The house was massive. Red-roofed, two storied, and four pillared; it loomed on hundreds of acres of manicured, velvet land replete with mature oaks and elms, rolling down to a screened cabin’s porch, facing the edge of a pond. It was a family seat, built in 1902, passed down through generations. As we scratched up the gravel driveway, its caretaker met us as if by divine timing, for our visit was unplanned. Employed by the family for thirty nine years, he greeted my guide by addressing him as Mr. Sledge, and I was suddenly reminded of the formal courtesies of the South, which included an immediate hospitable offer to come in and tour the house, as its occupants were in residence elsewhere.

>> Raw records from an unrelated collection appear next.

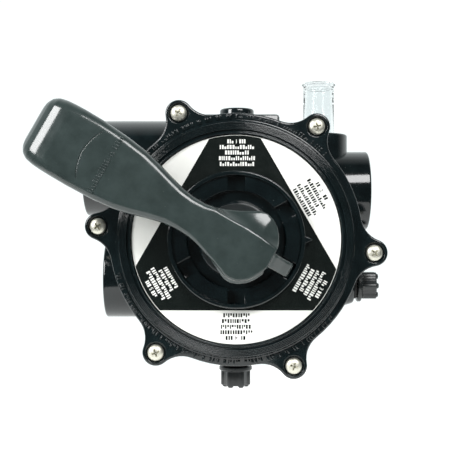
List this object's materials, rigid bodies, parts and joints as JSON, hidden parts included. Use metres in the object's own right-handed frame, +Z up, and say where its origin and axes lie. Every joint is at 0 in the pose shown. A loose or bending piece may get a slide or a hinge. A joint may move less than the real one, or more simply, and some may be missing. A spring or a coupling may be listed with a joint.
{
  "type": "multiport valve",
  "caption": "Side-mount selector valve: lobed screwed cover, press-and-turn handle over a position label, rear and side pipe ports, clear sight glass and hand plugs.",
  "frame": {"origin": "midpoint between the two rear tank ports, in the plane of their faces, on the axis that the handle turns about", "axes": "+Y points out of the rear tank ports towards the filter tank, so the cover and handle face -Y; +Z is up, the way the sight glass points; +X is to the right as seen from the handle side"},
  "size_m": [0.2609, 0.187, 0.2412],
  "materials": {
    "black_abs": "glossy moulded black ABS",
    "black_abs_inner": "moulded black ABS",
    "black_abs_plug": "satin moulded black ABS",
    "charcoal_abs": "satin charcoal-black ABS",
    "stainless_steel": "satin stainless steel",
    "rubber": "matte black rubber",
    "clear_plastic": "clear polycarbonate",
    "label_film": "printed black and white film",
    "acetal": "natural acetal"
  },
  "bodies": {
    "valve": {"valve_body": "black_abs", "sector_walls": "black_abs", "waste_port": "black_abs", "return_port": "black_abs", "pump_port": "black_abs", "tank_port_upper": "black_abs", "tank_port_lower": "black_abs", "spider_gasket": "rubber", "cover": "black_abs", "cover_o_ring": "rubber", "position_label": "label_film", "cover_screw_1": "stainless_steel", "cover_screw_2": "stainless_steel", "cover_screw_3": "stainless_steel", "cover_screw_4": "stainless_steel", "cover_screw_5": "stainless_steel", "cover_screw_6": "stainless_steel", "cover_nut_1": "stainless_steel", "cover_nut_2": "stainless_steel", "cover_nut_3": "stainless_steel", "cover_nut_4": "stainless_steel", "cover_nut_5": "stainless_steel", "cover_nut_6": "stainless_steel", "cover_washer_1": "stainless_steel", "cover_washer_2": "stainless_steel", "cover_washer_3": "stainless_steel", "cover_washer_4": "stainless_steel", "cover_washer_5": "stainless_steel", "cover_washer_6": "stainless_steel", "sight_glass": "clear_plastic", "sight_glass_o_ring": "rubber", "spring_washer_upper": "stainless_steel"},
    "thrust_washer": {"thrust_washer": "acetal"},
    "stem": {"rotor": "black_abs_inner", "handle_pin": "stainless_steel", "stem_o_ring_lower": "rubber", "stem_o_ring_upper": "rubber", "spring_washer_lower": "stainless_steel", "spring": "stainless_steel"},
    "handle": {"handle": "charcoal_abs"},
    "drain_plug_seal": {"drain_plug_o_ring": "rubber"},
    "drain_plug": {"drain_plug": "black_abs_plug"},
    "side_plug_seal": {"side_plug_o_ring": "rubber"},
    "side_plug": {"side_plug": "black_abs_plug"}
  },
  "joints": [
    {"name": "selector_turn", "type": "hinge", "parent": "valve", "child": "thrust_washer", "pos_m": [0, 0, 0], "axis": [0, -1, 0], "continuous": true},
    {"name": "stem_lift", "type": "slide", "parent": "thrust_washer", "child": "stem", "axis": [0, -1, 0], "range_m": [0, 0.0051], "stiffness_N_per_m": 3000, "springref_m": -0.01, "deforming": ["spring"]},
    {"name": "handle_press", "type": "hinge", "parent": "stem", "child": "handle", "pos_m": [0, -0.17, 0], "axis": [-0.5, 0, -0.866], "range_deg": [0, 12]},
    {"name": "drain_plug_out", "type": "slide", "parent": "valve", "child": "drain_plug_seal", "axis": [0, 0, -1], "range_m": [0, 0.008]},
    {"name": "drain_plug_turn", "type": "hinge", "parent": "drain_plug_seal", "child": "drain_plug", "pos_m": [0, -0.07, -0.098], "axis": [0, 0, -1], "range_deg": [0, 1153]},
    {"name": "side_plug_out", "type": "slide", "parent": "valve", "child": "side_plug_seal", "axis": [1, 0, 0], "range_m": [0, 0.008]},
    {"name": "side_plug_turn", "type": "hinge", "parent": "side_plug_seal", "child": "side_plug", "pos_m": [0.093, -0.07, -0.037], "axis": [1, 0, 0], "range_deg": [0, 1153]}
  ],
  "couplings": [
    {"joint": "stem_lift", "follows": "handle_press", "m_per_rad": 0.024},
    {"joint": "drain_plug_turn", "follows": "drain_plug_out", "rad_per_m": 2513.3},
    {"joint": "side_plug_turn", "follows": "side_plug_out", "rad_per_m": 2513.3}
  ]
}
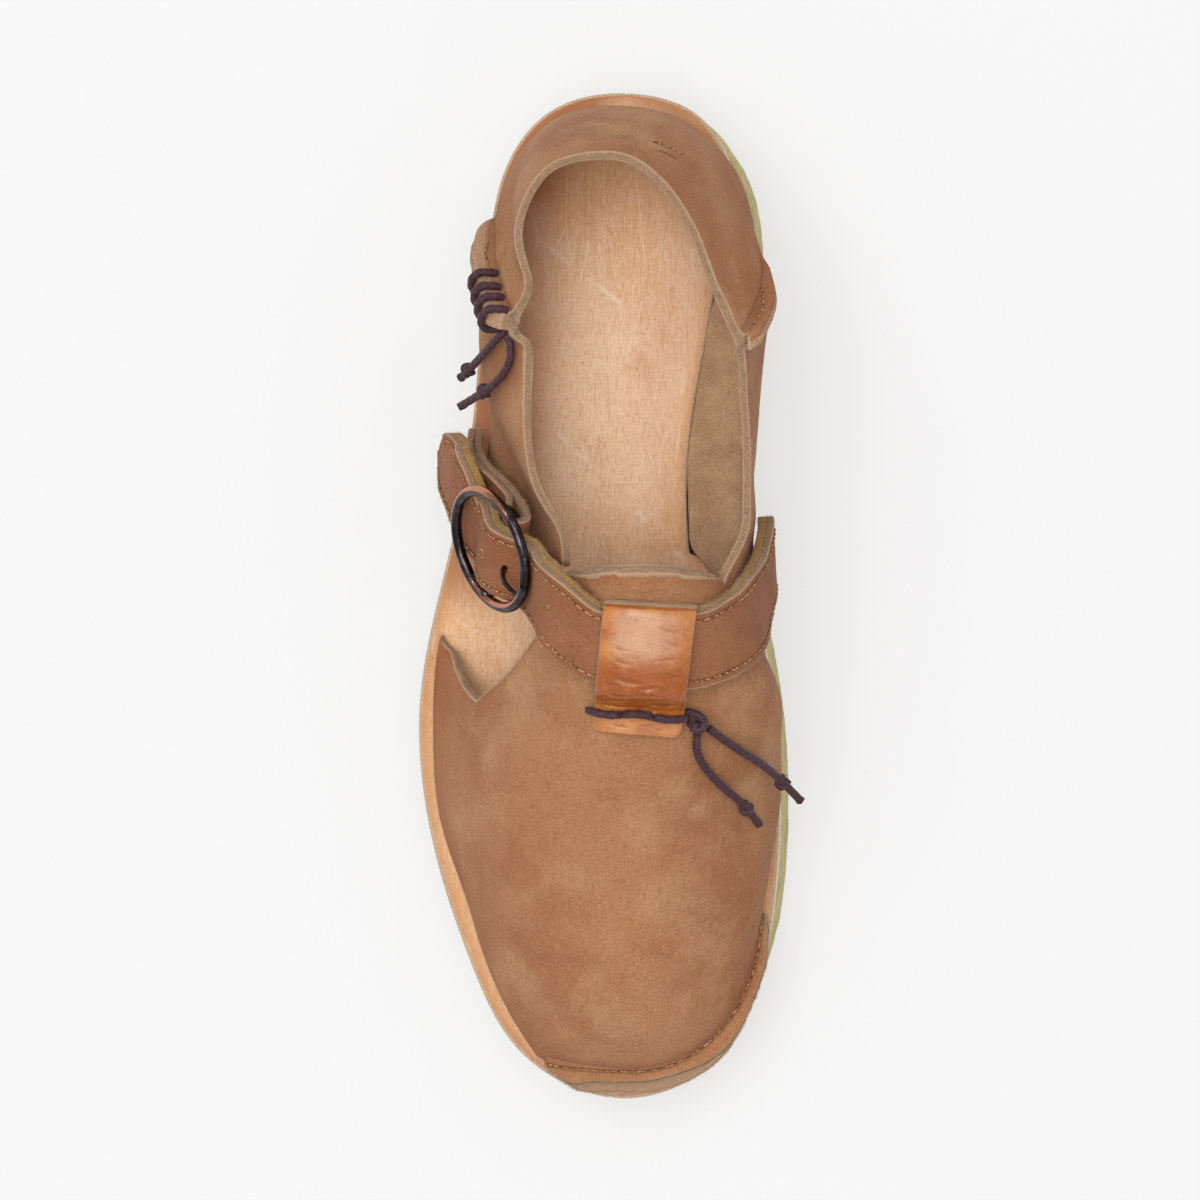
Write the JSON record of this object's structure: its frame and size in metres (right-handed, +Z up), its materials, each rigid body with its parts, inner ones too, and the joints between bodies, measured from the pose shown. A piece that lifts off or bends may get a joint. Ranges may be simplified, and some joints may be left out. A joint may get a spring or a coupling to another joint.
{
  "type": "sandal",
  "caption": "Closed-toe leather sandal for a right foot, with a closed heel, a buckled instep strap through a folded keeper, cord lashings and a flat crepe sole.",
  "frame": {"origin": "on the floor under the middle of the sole's outline", "axes": "+Y from toe to heel, +X to the inner side of the foot, +Z up"},
  "size_m": [0.1105, 0.2842, 0.0938],
  "materials": {
    "footbed_leather": "smooth tan leather with long streaks",
    "midsole_board": "pale raw edge",
    "crepe_rubber": "rough olive crepe",
    "nubuck_leather": "matte brown nubuck with raw edges",
    "strap_leather": "matte brown nubuck in two layers",
    "tan_leather": "smooth waxed tan leather",
    "braided_cord": "dark braided cord",
    "gunmetal": "dark metal worn to copper at its edges"
  },
  "bodies": {
    "root": {"buckle_prong": "gunmetal", "buckle_ring": "gunmetal", "chape": "strap_leather", "footbed": "footbed_leather", "heel_lashing": "braided_cord", "keeper": "tan_leather", "keeper_knot": "braided_cord", "keeper_lacing": "braided_cord", "keeper_tail_a": "braided_cord", "keeper_tail_b": "braided_cord", "lash_tail_a": "braided_cord", "lash_tail_b": "braided_cord", "midsole": "midsole_board", "outsole": "crepe_rubber", "strap": "strap_leather", "upper": "nubuck_leather"}
  },
  "joints": []
}
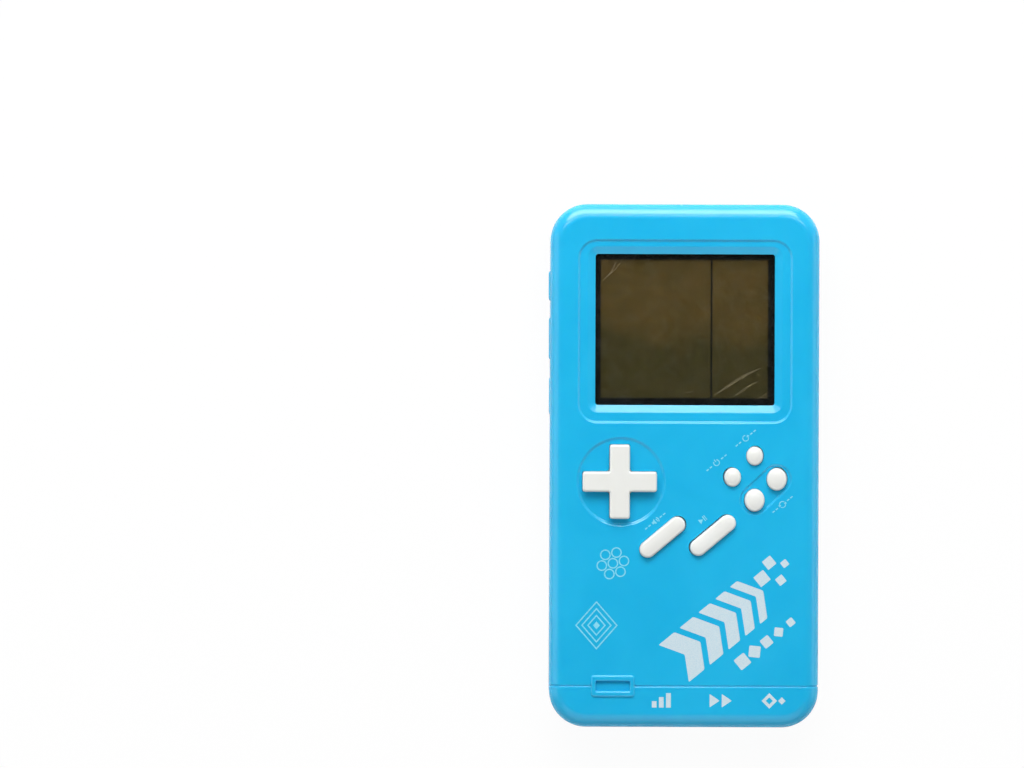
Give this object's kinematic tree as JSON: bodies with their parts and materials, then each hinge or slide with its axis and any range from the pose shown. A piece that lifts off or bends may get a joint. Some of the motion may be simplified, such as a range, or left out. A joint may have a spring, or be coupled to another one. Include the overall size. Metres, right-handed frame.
{
  "type": "handheld lcd game",
  "caption": "Phone-shaped handheld game with a liquid-crystal screen, rocking cross key, round and long push keys, and a sliding battery door.",
  "frame": {"origin": "middle of the back face, on which the game lies", "axes": "+X to the right as the screen is read, +Y towards the top edge, +Z out of the screen face"},
  "size_m": [0.0805, 0.1554, 0.0187],
  "materials": {
    "blue_plastic": "light-blue ABS, glossy",
    "white_plastic": "white ABS, satin",
    "clear_plastic": "clear, polished",
    "panel_glass": "dark olive liquid-crystal panel with polariser",
    "silver_film": "brushed reflector film",
    "cream_plastic": "moulded, matte",
    "grey_silicone": "silicone rubber",
    "pink_elastomer": "elastomer connector",
    "board_laminate": "laminate with solder mask",
    "black_epoxy": "moulded black resin",
    "component": "lacquered component body",
    "steel": "nickel-plated steel",
    "ferrite": "ferrite magnet, matte",
    "paper_cone": "black paper",
    "cell_jacket": "shrink jacket over a steel can",
    "red_wire": "PVC insulation",
    "black_wire": "PVC insulation"
  },
  "bodies": {
    "root": {"front_shell": "blue_plastic", "rear_shell": "blue_plastic", "screen_lens": "clear_plastic", "screen_film": "clear_plastic", "lcd_front_glass": "panel_glass", "lcd_rear_glass": "panel_glass", "lcd_reflector": "silver_film", "lcd_holder": "cream_plastic", "zebra_strip_upper": "pink_elastomer", "zebra_strip_lower": "pink_elastomer", "main_board": "board_laminate", "chip_blob": "black_epoxy", "electrolytic_capacitor": "black_epoxy", "ceramic_capacitor": "component", "timing_resistor": "component", "base_resistor": "component", "speaker_transistor": "black_epoxy", "dpad_membrane": "grey_silicone", "round_key_membrane": "grey_silicone", "pill_key_membrane": "grey_silicone", "speaker_frame": "steel", "speaker_magnet": "ferrite", "speaker_cone": "paper_cone", "battery_wire_red": "red_wire", "battery_wire_black": "black_wire", "speaker_wire_red": "red_wire", "speaker_wire_black": "black_wire", "battery_cell_1": "cell_jacket", "battery_cell_2": "cell_jacket", "negative_plate": "steel", "positive_plate": "steel", "bridge_plate": "steel", "negative_spring": "steel", "bridge_spring": "steel", "case_screw_1": "steel", "case_screw_2": "steel", "case_screw_3": "steel", "case_screw_4": "steel", "case_screw_5": "steel", "case_screw_6": "steel", "board_screw_1": "steel", "board_screw_2": "steel", "board_screw_3": "steel", "board_screw_4": "steel"},
    "dpad_gimbal": {"dpad_pivot_ball": "steel"},
    "dpad": {"dpad_key": "white_plastic"},
    "door": {"battery_door": "blue_plastic"},
    "reset_key": {"reset_key": "white_plastic"},
    "power_key": {"power_key": "white_plastic"},
    "rotate_key": {"rotate_key": "white_plastic"},
    "drop_key": {"drop_key": "white_plastic"},
    "sound_key": {"sound_key": "white_plastic"},
    "start_key": {"start_key": "white_plastic"}
  },
  "joints": [
    {"name": "dpad_tilt_up_down", "type": "hinge", "parent": "root", "child": "dpad_gimbal", "pos_m": [-0.0193, -0.0047, 0.0116], "axis": [1, 0, 0], "range_deg": [-4.5, 4.5], "stiffness_Nm_per_rad": 0.1, "deforming": ["dpad_membrane"]},
    {"name": "dpad_tilt_left_right", "type": "hinge", "parent": "dpad_gimbal", "child": "dpad", "pos_m": [-0.0193, -0.0047, 0.0116], "axis": [0, 1, 0], "range_deg": [-4.5, 4.5], "stiffness_Nm_per_rad": 0.1, "deforming": ["dpad_membrane"]},
    {"name": "reset_key_press", "type": "slide", "parent": "root", "child": "reset_key", "axis": [0, 0, -1], "range_m": [0, 0.001], "stiffness_N_per_m": 800, "deforming": ["round_key_membrane"]},
    {"name": "power_key_press", "type": "slide", "parent": "root", "child": "power_key", "axis": [0, 0, -1], "range_m": [0, 0.001], "stiffness_N_per_m": 800, "deforming": ["round_key_membrane"]},
    {"name": "rotate_key_press", "type": "slide", "parent": "root", "child": "rotate_key", "axis": [0, 0, -1], "range_m": [0, 0.001], "stiffness_N_per_m": 800, "deforming": ["round_key_membrane"]},
    {"name": "drop_key_press", "type": "slide", "parent": "root", "child": "drop_key", "axis": [0, 0, -1], "range_m": [0, 0.001], "stiffness_N_per_m": 800, "deforming": ["round_key_membrane"]},
    {"name": "sound_key_press", "type": "slide", "parent": "root", "child": "sound_key", "axis": [0, 0, -1], "range_m": [0, 0.001], "stiffness_N_per_m": 800, "deforming": ["pill_key_membrane"]},
    {"name": "start_key_press", "type": "slide", "parent": "root", "child": "start_key", "axis": [0, 0, -1], "range_m": [0, 0.001], "stiffness_N_per_m": 800, "deforming": ["pill_key_membrane"]},
    {"name": "battery_door_slide", "type": "slide", "parent": "root", "child": "door", "axis": [0, -1, 0], "range_m": [0, 0.007]}
  ]
}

We circled round back and entered the house through the kitchen, whose entrance rose from a series of weathered brick steps, beneath a heavy, twisted muscadine trellis positioned just so, to abate the sweltering, Mississippi summer heat. Every spacious room downstairs had a crown molded ceiling that towered at nine feet. Beneath area rugs, the wood floors flowed through the dining room and living room, straight to a screened front porch, furnished with leather club chairs beneath a ceiling fan. In the central, catacomb of the entrance hall, two bedrooms opened at the left, adjoined by a dressing area and attendant, ivory-tiled bathroom. In the center, a wooden staircase rose to a second floor landing with a view of the grounds as far as the eye could see. Upstairs, three more bedrooms, one with a series of avian prints on the walls, a white mantled fireplace, and two mahogany framed, matelassé covered beds. All the bedrooms were furnished with antiques. Some had four-poster beds, tall chests of drawers, and porcelain artifacts tucked in nooks and crannies, besides built-in book shelving, housing family photographs, giving the overall impression that the house’s interior was geared towards the preservation of history. Mounted on some of the walls were portraits painted in oil: austere, looming facsimiles, with eyes that followed you everywhere, bordered in muted gold frames. And it’s fascinating what you can learn, when being given a tour of an old house in Mississippi: I learned there’s a problem in the area with ladybug infestation, that the insects swarm the window screens by the millions, and lay their eggs to the point where the light can’t get through the windows. It was not a glittering, ostentatious plantation house, boasting in pomposity, rather, it was a shop-worn, elegant house, pitched to a functional practicality that gave it a warm, sophisticated edge in a way that lived and breathed and spoke of safe haven.
All told, I spent five and a half hours touring Como, Mississippi with Sledge Taylor, and I can tell you now I got the gist, but am fully aware that there is much more to the story of this historic, Delta region. I was so enamored of what I saw, that I’m already thinking there’s another novel to be set in the area, so sylvan and inspiring is it, for all its rural, earthy, authenticity.
What I learned from my trip to Como is that it’s best for a writer to approach research for a book with a very loose agenda. With regard to my experience, the wisest thing I could have done was just as I did: shut my mouth and let my guide take the lead.